Wireless (cellular and WiFi) mobile communication standards drove the need for greater computational complexity, and 3.9G modems, with multiple antenna, multiple input and multiple output (MIMO), channel aggregation, and estimation algorithms, saw the need for more software programmability to support greater functionality on a mobile baseband chip. In parallel, compiler technology has also evolved to recognize DSP vector data types and match to loop strides, and performed basic auto vectorization inside inner loops.
As performance requirements increased, DSPs’ SIMD width increased to 16, 32, and even 64 MACs/cycle for cellular mobile and infrastructure applications. In addition, a more customized instruction set architecture (ISA) that included more DSP filter acceleration instructions, matrix computation acceleration, and addressing modes further accelerated operations for better performance.
A dual load store architecture with wider load and/or store units was used to support higher throughput of complex vector data in the MAC units. Coupled with this, register files were updated with larger numbers of dedicated vector data register files to balance the architecture to the computation throughput and minimize internal register pressure.
The VLIW architecture also expanded to support higher computation throughput. For example, to perform at optimal performance, the FFT function requires Load, Load, Execution, and Store, hence 4-issue VLIW for DSP vector operations.
These DSPs integrated vector and scalar engines, which can execute in parallel.
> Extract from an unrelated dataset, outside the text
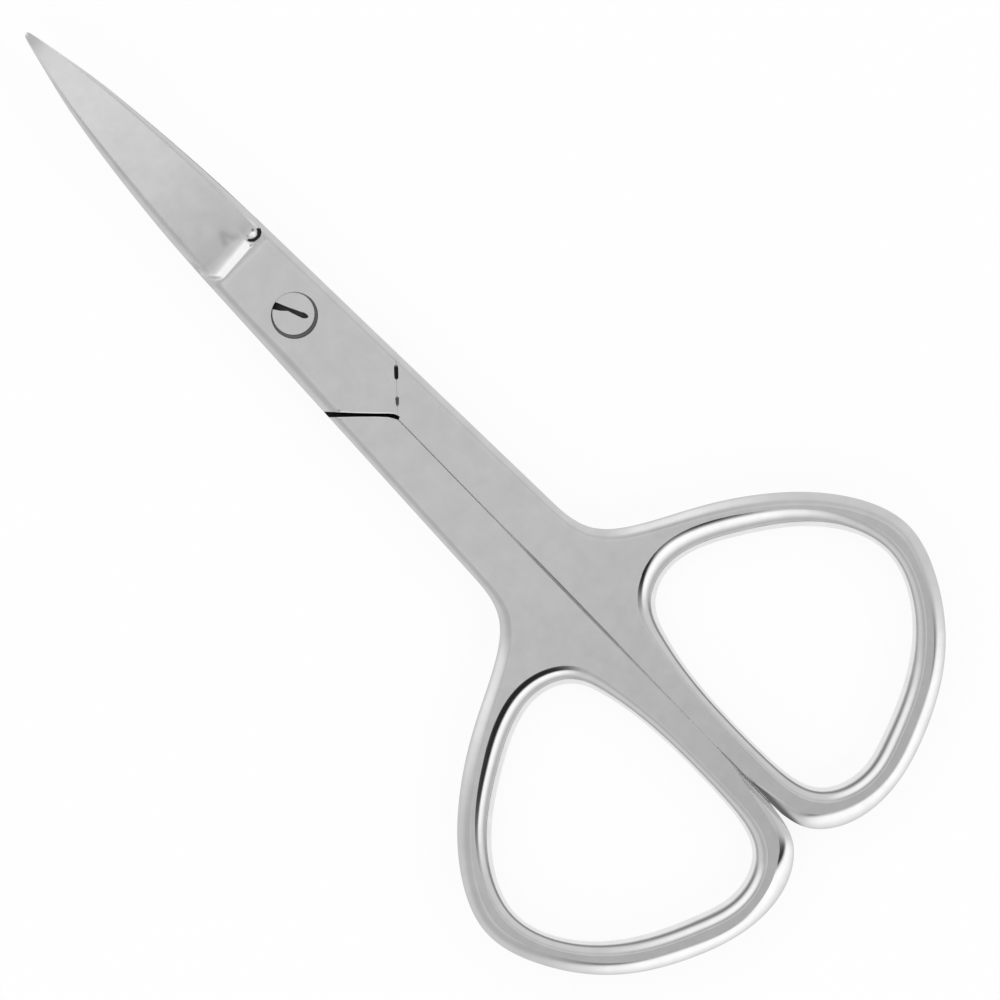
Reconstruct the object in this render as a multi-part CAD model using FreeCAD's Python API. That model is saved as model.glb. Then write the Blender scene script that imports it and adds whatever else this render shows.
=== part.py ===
import FreeCAD, Part
import math
import os

os.makedirs("parts", exist_ok=True)

# Cuticle scissors: two forged halves that lap over each other, joined by a slotted pivot screw.
# Millimetres. The pivot axis is Z, the blade tips point along +Y, and the flat underside is at z = 0.
# The scissors are closed. The upper half has the left blade spine, the screw head and the right ring.
# The lower half is the same forging turned over about the Y axis, with its own blade and a tapped hole.

# Reach from the pivot axis
blade_reach = 30.3
handle_reach = 59.5
ring_reach = 23.0

# Stock of both halves at the joint, the shanks and the rings
body_thick = 3.2
lap_gap = 0.03
edge_round = 0.75
edge_break = 0.12

# Sides of the joint and the shanks: straight lines that spread towards the rings
root_half_width = 3.2
shank_half_width = 4.28
shank_end = 25.0

# Closing line between the shanks, and the V shoulder where each lap plate ends
closing_gap = 0.07
shoulder_gap = 0.2
vee_apex_depth = 11.1
vee_side_depth = 7.35

# Shallow scored line that completes the V on the face of the half with the screw head
score_apex_depth = 11.75
score_side_depth = 7.7
score_width = 0.22
score_depth = 0.1

# Outside of a ring. Each pair holds a share of ring_reach and a share of the run from shank end to ring end.
ring_shares = (
    (0.217, 0.091),
    (0.343, 0.165),
    (0.533, 0.232),
    (0.757, 0.333),
    (0.917, 0.448),
    (1.000, 0.591),
    (0.943, 0.725),
    (0.770, 0.870),
    (0.552, 0.957),
    (0.313, 1.000),
    (0.113, 0.974),
    (0.033, 0.925),
    (0.000, 0.838),
)
# The outline runs on past the closing line, so that its round edge fades out where the faces are cut.
# Each pair holds a share of that overlap and a share of the same run.
run_out_shares = ((0.55, 0.745), (1.00, 0.640))

# Finger hole, set in from the closing line and from the outside of the ring
hole_start_share = 0.287    # of the run from shank end to ring end
ring_inner_band = 2.4
ring_outer_band = 2.7
ring_end_band = 2.85
# Each pair holds shares of the hole's width, from the closing line out, and of its length.
hole_shares = (
    (0.270, 0.000),
    (0.430, 0.024),
    (0.606, 0.099),
    (0.875, 0.275),
    (1.000, 0.505),
    (0.913, 0.701),
    (0.646, 0.888),
    (0.430, 0.966),
    (0.262, 1.000),
    (0.075, 0.945),
    (0.006, 0.760),
    (0.000, 0.605),
    (0.012, 0.354),
    (0.050, 0.176),
    (0.121, 0.052),
)

# Ricasso: the concave grind where the joint steps down to the blade
ricasso_start = 5.75
ricasso_drop = 0.45
ricasso_radius = 2.2

# Blades
tip_thick = 0.45
blade_rise = 4.0            # height that the curve lifts the tips
tip_side = 0.3              # how far the tips lie to the right of the pivot line
spine_bevel_width = 0.72
spine_bevel_drop = 0.45
edge_bevel_width = 0.32
edge_land = 0.08            # thickness left at the cutting edge
edge_thick_share = 0.88     # thickness beside the edge bevel, as a share of the thickness at the spine
edge_set_back = 0.24        # how far the cutting edge lies inside the mating spine, at the root
edge_clearance = 0.02       # from the middle surface to each cutting edge
face_relief = 0.04          # rise of the inner face for each millimetre away from the cutting edge
hollow_depth = 0.05
# Each pair holds a share of the blade's run and a share of its half width at the root.
blade_shares = (
    (0.000, 1.000),
    (0.140, 0.950),
    (0.320, 0.853),
    (0.520, 0.705),
    (0.700, 0.530),
    (0.860, 0.300),
    (0.955, 0.150),
    (1.000, 0.060),
)

# Pivot screw: a slotted head, a plain journal in the upper half and a threaded end in the lower half
head_diameter = 3.34
head_thick = 0.85
head_clearance = 0.12
head_sink = 0.04
head_seat_gap = 0.02
head_edge_break = 0.1
slot_width = 0.55
slot_depth = 0.42
slot_angle = 119.0
journal_diameter = 2.4
journal_clearance = 0.03
thread_diameter = 2.0
thread_clearance = 0.03
thread_lead_in = 0.15

# Length that a cutting body runs past what it cuts
overrun = 4.0

# Places worked out from the sizes above
split_height = body_thick / 2
lap_face = split_height + lap_gap / 2
root_thick = split_height - ricasso_drop
ricasso_run = math.sqrt(2 * ricasso_radius * ricasso_drop - ricasso_drop ** 2)
blade_start = ricasso_start + ricasso_run
blade_run = blade_reach - blade_start
ring_run = handle_reach - shank_end
hole_start = shank_end + hole_start_share * ring_run
hole_width = ring_reach - ring_outer_band - ring_inner_band
hole_length = handle_reach - ring_end_band - hole_start
run_out = edge_round + edge_break
far = handle_reach + ring_reach
closing_face = closing_gap / 2
half_shoulder_gap = shoulder_gap / 2
half_turn = 180.0


def point(x, y, z=0.0):
    return FreeCAD.Vector(x, y, z)


def side_at(y):
    # half width of the straight sides at a place along the scissors
    share = (ricasso_start - y) / (ricasso_start + shank_end)
    return root_half_width + share * (shank_half_width - root_half_width)


def chord_steps(points):
    # running length of the chords from the first point to each point
    steps = [0.0]
    for first, second in zip(points, points[1:]):
        steps.append(steps[-1] + first.distanceToPoint(second))
    return steps


def polygon(corners):
    return Part.Face(Part.makePolygon(corners + corners[:1]))


def prism(corners, low, high):
    # upright block on a polygon of corners, from one height to another
    base = [point(corner.x, corner.y, low) for corner in corners]
    return polygon(base).extrude(point(0, 0, high - low))


def turned_over(shape):
    # the same shape turned half round about the Y line at the split
    return shape.rotated(point(0, 0, split_height), point(0, 1, 0), half_turn)


# Outline of one half, with its ring on the right


def ring_curve():
    # smooth curve from the side of the shank round the ring and past the closing line
    points = [point(shank_half_width, -shank_end)]
    for across, along in ring_shares:
        points.append(point(across * ring_reach, -shank_end - along * ring_run))
    for across, along in run_out_shares:
        points.append(point(-across * run_out, -shank_end - along * ring_run))
    spread = (shank_half_width - root_half_width) / (ricasso_start + shank_end)
    curve = Part.BSplineCurve()
    curve.interpolate(Points=points, Parameters=chord_steps(points), Scale=False,
                      InitialTangent=point(spread, -1).normalize(), FinalTangent=point(0, 1))
    return curve


def finger_hole():
    # closed smooth curve inside the ring's bands
    points = [point(ring_inner_band + across * hole_width, -hole_start - along * hole_length)
              for across, along in hole_shares]
    curve = Part.BSplineCurve()
    curve.interpolate(Points=points, PeriodicFlag=True, Parameters=chord_steps(points + points[:1]))
    return Part.Wire(curve.toShape())


def outline():
    # right side, ring, and a stand-in left side that goes when the mating half's room is cut away
    front = ricasso_start + overrun
    step = shank_end - overrun
    curve = ring_curve()
    corners = [
        curve.EndPoint,
        point(-run_out, -shank_end),
        point(-side_at(-step), -step),
        point(-side_at(front), front),
        point(side_at(front), front),
        curve.StartPoint,
    ]
    edges = [Part.LineSegment(first, second).toShape() for first, second in zip(corners, corners[1:])]
    return Part.Wire([curve.toShape()] + edges)


def is_rounded(edge):
    # true for the long sides, the ring and the hole on both faces, not for the front and the stand-in step
    if edge.BoundBox.ZLength > edge_break:
        return False
    middle = edge.valueAt((edge.FirstParameter + edge.LastParameter) / 2)
    on_front = middle.y > ricasso_start
    on_step = middle.x < 0 and -shank_end < middle.y < overrun - shank_end
    return not on_front and not on_step


def rounded_plate():
    face = Part.makeFace([outline(), finger_hole()], "Part::FaceMakerBullseye")
    plate = face.extrude(point(0, 0, body_thick))
    return plate.makeFillet(edge_round, [edge for edge in plate.Edges if is_rounded(edge)])


# The V shoulder and the room that the mating half needs


def leg_line(side, shift):
    # one leg of the V, the left for side -1, moved square to itself by shift towards the pivot
    apex = point(0, -vee_apex_depth)
    end = point(side * side_at(-vee_side_depth), -vee_side_depth)
    way = (end - apex).normalize()
    inward = point(-side * way.y, side * way.x)
    return apex + inward * shift, end + way * overrun + inward * shift


def shank_room():
    # all that lies beyond the closing face and below the left leg
    apex, reach = leg_line(-1, half_shoulder_gap)
    way = (reach - apex).normalize()
    corner = apex + way * ((closing_face - apex.x) / way.x)
    corners = [point(closing_face, -far), corner, reach, point(-far, reach.y), point(-far, -far)]
    return prism(corners, -overrun, body_thick + overrun)


def lap_room():
    # under the split, all that lies above the right leg
    apex, reach = leg_line(1, -half_shoulder_gap)
    low = apex - (reach - apex)
    corners = [low, reach, point(far, reach.y), point(far, far), point(-far, far), point(-far, low.y)]
    return prism(corners, -overrun, lap_face)


def groove(start, end, half_width, depth, height):
    # triangular bar along a line in a face: its point lies depth under the face, its back as far above
    way = (end - start).normalize()
    across = point(-way.y, way.x) * (2 * half_width)
    face_start = start + point(0, 0, height)
    back = face_start + point(0, 0, depth)
    corners = [back + across, back - across, face_start - point(0, 0, depth)]
    return polygon(corners).extrude(end - start)


def edge_breaks():
    # small chamfers along the closing face and the shoulders, and the scored line
    closing_low = point(closing_face, -far)
    left_apex, left_reach = leg_line(-1, half_shoulder_gap)
    right_apex, right_reach = leg_line(1, -half_shoulder_gap)
    closing_top = point(closing_face, left_apex.y)
    closing_under = point(closing_face, right_apex.y)
    score_apex = point(0, -score_apex_depth)
    score_end = point(side_at(-score_side_depth), -score_side_depth)
    return [
        groove(closing_low, closing_top, edge_break, edge_break, body_thick),
        groove(left_apex, left_reach, edge_break, edge_break, body_thick),
        groove(closing_low, closing_under, edge_break, -edge_break, 0),
        groove(right_apex, right_reach, edge_break, -edge_break, 0),
        groove(score_apex, score_end, score_width / 2, score_depth, body_thick),
    ]


def ricasso_grind():
    # everything past the blade's root, with the concave grind that leads down to it
    shallow = body_thick - ricasso_drop
    above = body_thick + overrun
    centre = point(0, blade_start, shallow + ricasso_radius)
    top = point(0, ricasso_start, body_thick)
    bottom = point(0, blade_start, shallow)
    half_way = (math.atan2(top.z - centre.z, top.y - centre.y) - math.pi / 2) / 2
    middle = centre + point(0, math.cos(half_way), math.sin(half_way)) * ricasso_radius
    corners = [bottom, point(0, blade_start, -overrun), point(0, far, -overrun), point(0, far, above),
               point(0, ricasso_start, above), top]
    edges = [Part.LineSegment(first, second).toShape() for first, second in zip(corners, corners[1:])]
    edges.append(Part.Arc(top, middle, bottom).toShape())
    profile = Part.Face(Part.Wire(edges))
    profile.translate(point(-far, 0, 0))
    return profile.extrude(point(2 * far, 0, 0))


def half_blank():
    return rounded_plate().cut([shank_room(), lap_room(), ricasso_grind()] + edge_breaks())


# Blades


def blade_section(side, run_share, width_share):
    # seven corners in an upright plane across the blade, side 1 for the upper blade and -1 for the lower
    half = side_at(blade_start) * width_share
    narrowing = math.sqrt(width_share)
    thick = root_thick + (tip_thick - root_thick) * run_share
    thick_share = thick / root_thick
    edge = half - edge_set_back * (1 - run_share) * width_share
    width = edge + half
    spine_bevel = spine_bevel_width * narrowing
    edge_bevel = edge_bevel_width * narrowing
    corners = [
        (edge, edge_clearance),
        (edge, edge_clearance + edge_land),
        (edge - edge_bevel, thick * edge_thick_share),
        (spine_bevel - half, thick),
        (-half, thick - spine_bevel_drop * thick_share * narrowing),
        (-half, edge_clearance + face_relief * width),
        (edge - width / 2, edge_clearance + face_relief * width / 2 + hollow_depth * narrowing),
    ]
    centre = tip_side * run_share ** 2
    middle = split_height + blade_rise * run_share ** 2
    y = blade_start + blade_run * run_share
    ring = [point(centre + side * across, y, middle + side * up) for across, up in corners]
    return Part.makePolygon(ring + ring[:1])


def blade(side):
    sections = [blade_section(side, along, width) for along, width in blade_shares]
    return Part.makeLoft(sections, True, False)


# Holes, screw and finished pieces


def upright_cylinder(diameter, low, high):
    return Part.makeCylinder(diameter / 2, high - low, point(0, 0, low))


def head_floor():
    return body_thick - head_sink - head_thick - head_seat_gap


def upper_half():
    body = half_blank().fuse(blade(1))
    bore = upright_cylinder(journal_diameter + 2 * journal_clearance, -overrun, body_thick + overrun)
    counterbore = upright_cylinder(head_diameter + 2 * head_clearance, head_floor(), body_thick + overrun)
    return body.cut([bore, counterbore]).removeSplitter()


def lower_half():
    body = turned_over(half_blank()).fuse(blade(-1))
    tapped = upright_cylinder(thread_diameter + 2 * thread_clearance, -overrun, body_thick)
    return body.cut(tapped).removeSplitter()


def pivot_screw():
    head_top = body_thick - head_sink
    head_low = head_top - head_thick
    journal_low = split_height - lap_gap / 2
    head = upright_cylinder(head_diameter, head_low, head_top)
    rims = [edge for edge in head.Edges if edge.BoundBox.ZMin > head_low + head_thick / 2]
    head = head.makeChamfer(head_edge_break, rims)
    journal = upright_cylinder(journal_diameter, journal_low, head_low)
    thread = upright_cylinder(thread_diameter, 0, journal_low)
    ends = [edge for edge in thread.Edges if edge.BoundBox.ZMax < thread_lead_in]
    thread = thread.makeChamfer(thread_lead_in, ends)
    slot = Part.makeBox(2 * head_diameter, slot_width, 2 * slot_depth,
                        point(-head_diameter, -slot_width / 2, head_top - slot_depth))
    slot.rotate(point(0, 0), point(0, 0, 1), slot_angle)
    return head.fuse([journal, thread]).removeSplitter().cut(slot)


pieces = {
    "upper_half": upper_half(),
    "lower_half": lower_half(),
    "pivot_screw": pivot_screw(),
}
for name, piece in pieces.items():
    solid = piece.Solids[0] if len(piece.Solids) == 1 else piece
    print(name, "solids", len(piece.Solids), "sound", solid.isValid(), "volume", round(solid.Volume, 2))
    solid.exportStep("parts/" + name + ".step")
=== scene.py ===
import math

import bpy
import numpy as np
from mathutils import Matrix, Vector
from mathutils.geometry import tessellate_polygon


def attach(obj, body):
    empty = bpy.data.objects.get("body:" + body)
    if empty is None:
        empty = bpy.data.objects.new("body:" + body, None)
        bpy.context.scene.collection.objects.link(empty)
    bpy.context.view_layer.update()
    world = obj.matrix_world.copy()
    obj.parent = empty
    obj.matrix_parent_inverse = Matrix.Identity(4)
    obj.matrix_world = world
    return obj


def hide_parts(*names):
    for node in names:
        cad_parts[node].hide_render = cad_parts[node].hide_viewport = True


# Cuticle scissors seen from straight above. Shapes are worked out in millimetres and placed in metres.
# The pivot axis is Z, the tips point along +Y and the flat underside lies at height 0.

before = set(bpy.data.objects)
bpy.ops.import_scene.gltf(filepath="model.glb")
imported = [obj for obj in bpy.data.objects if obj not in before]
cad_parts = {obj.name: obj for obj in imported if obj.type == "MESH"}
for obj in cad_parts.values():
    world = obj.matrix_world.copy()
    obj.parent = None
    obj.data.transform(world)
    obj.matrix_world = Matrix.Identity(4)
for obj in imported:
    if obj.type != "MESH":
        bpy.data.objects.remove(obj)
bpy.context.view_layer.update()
print("frame loaded")

metre = 0.001       # metres in a millimetre


# Camera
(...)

Some architectures have VLIW schemes of split DSP vector operations and scalar operations, resulting in large instruction word lengths. Other DSPs merge the VLIW vector and scalar operations, resulting in smaller instruction word length but more instruction decoding complexity. On these DSPs, the control and DSP functions are pre-mapped and scheduled by the compiler into VLIW instructions.
As the computational complexity increased with LTE category number, there was a shift to using multiple cores in modem systems to address varying processing requirements within the system. The processors had different architectures and performance capabilities depending upon the functional component of the system in which they were used. For example, the front-end of the LTE modem requires complex vector data computation on DSP functions. Separate from that is the need for soft-bit domain processing that consists of scalar 16-bit data best suited for a different type of architecture/ISA, and better served by smaller or task-specific processors.
With 4G (LTE-Advanced) modems, the computation complexity increased about 10x compared to 3G modems. To support this, DSPs are further optimized and have further acceleration of wireless communications algorithms with customized instructions, either as part of the base ISA or as extendable options. The addition of floating point support used for infrastructure MIMO computation algorithms was another key advancement in DSP processor technology.